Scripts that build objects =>
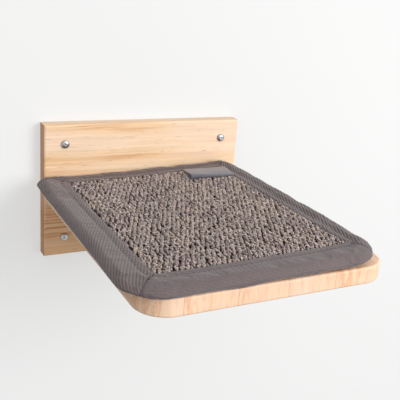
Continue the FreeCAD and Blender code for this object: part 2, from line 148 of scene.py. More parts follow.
def vectors(operation, first, second):
    inputs = {0: first, "Scale" if operation == "SCALE" else 1: second}
    return add(tree_of(first, second), "ShaderNodeVectorMath", inputs, operation=operation).outputs


def axes_of(vector):
    return list(add(vector.id_data, "ShaderNodeSeparateXYZ", {0: vector}).outputs)


def join(*values):
    return add(tree_of(*values), "ShaderNodeCombineXYZ", dict(enumerate(values))).outputs[0]


def noise(vector, scale, detail=3.0, roughness=0.5, distortion=0.0, turn=(0, 0, 0), move=(0, 0, 0)):
    """Noise of one scale, or of three scales, one for each axis, after a turn and a move."""
    if hasattr(scale, "__len__"):
        inputs = {"Vector": vector, "Scale": scale, "Rotation": turn, "Location": move}
        vector, scale = add(vector.id_data, "ShaderNodeMapping", inputs).outputs[0], 1.0
    inputs = {"Vector": vector, "Scale": scale, "Detail": detail, "Roughness": roughness,
              "Distortion": distortion}
    return add(vector.id_data, "ShaderNodeTexNoise", inputs).outputs[0]


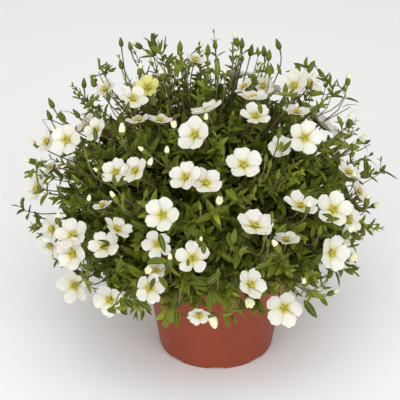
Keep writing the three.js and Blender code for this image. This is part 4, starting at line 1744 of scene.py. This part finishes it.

Written request =>
Repeat the records above exactly, from the first line to the last.

Answer in full =>
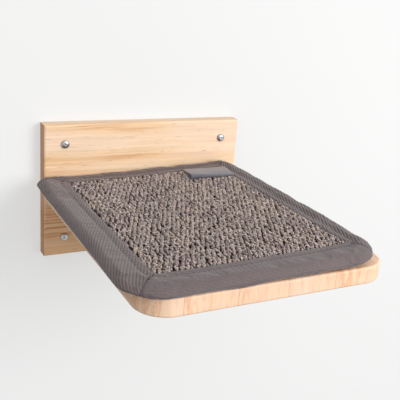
Continue the FreeCAD and Blender code for this object: part 2, from line 148 of scene.py. More parts follow.
def vectors(operation, first, second):
    inputs = {0: first, "Scale" if operation == "SCALE" else 1: second}
    return add(tree_of(first, second), "ShaderNodeVectorMath", inputs, operation=operation).outputs


def axes_of(vector):
    return list(add(vector.id_data, "ShaderNodeSeparateXYZ", {0: vector}).outputs)


def join(*values):
    return add(tree_of(*values), "ShaderNodeCombineXYZ", dict(enumerate(values))).outputs[0]


def noise(vector, scale, detail=3.0, roughness=0.5, distortion=0.0, turn=(0, 0, 0), move=(0, 0, 0)):
    """Noise of one scale, or of three scales, one for each axis, after a turn and a move."""
    if hasattr(scale, "__len__"):
        inputs = {"Vector": vector, "Scale": scale, "Rotation": turn, "Location": move}
        vector, scale = add(vector.id_data, "ShaderNodeMapping", inputs).outputs[0], 1.0
    inputs = {"Vector": vector, "Scale": scale, "Detail": detail, "Roughness": roughness,
              "Distortion": distortion}
    return add(vector.id_data, "ShaderNodeTexNoise", inputs).outputs[0]


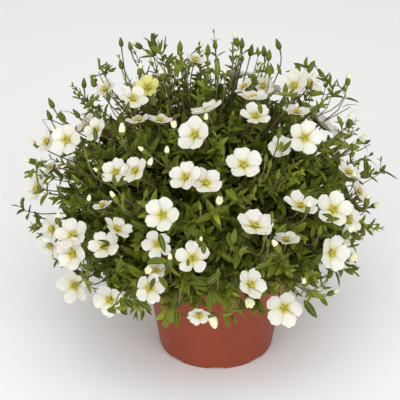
Keep writing the three.js and Blender code for this image. This is part 4, starting at line 1744 of scene.py. This part finishes it.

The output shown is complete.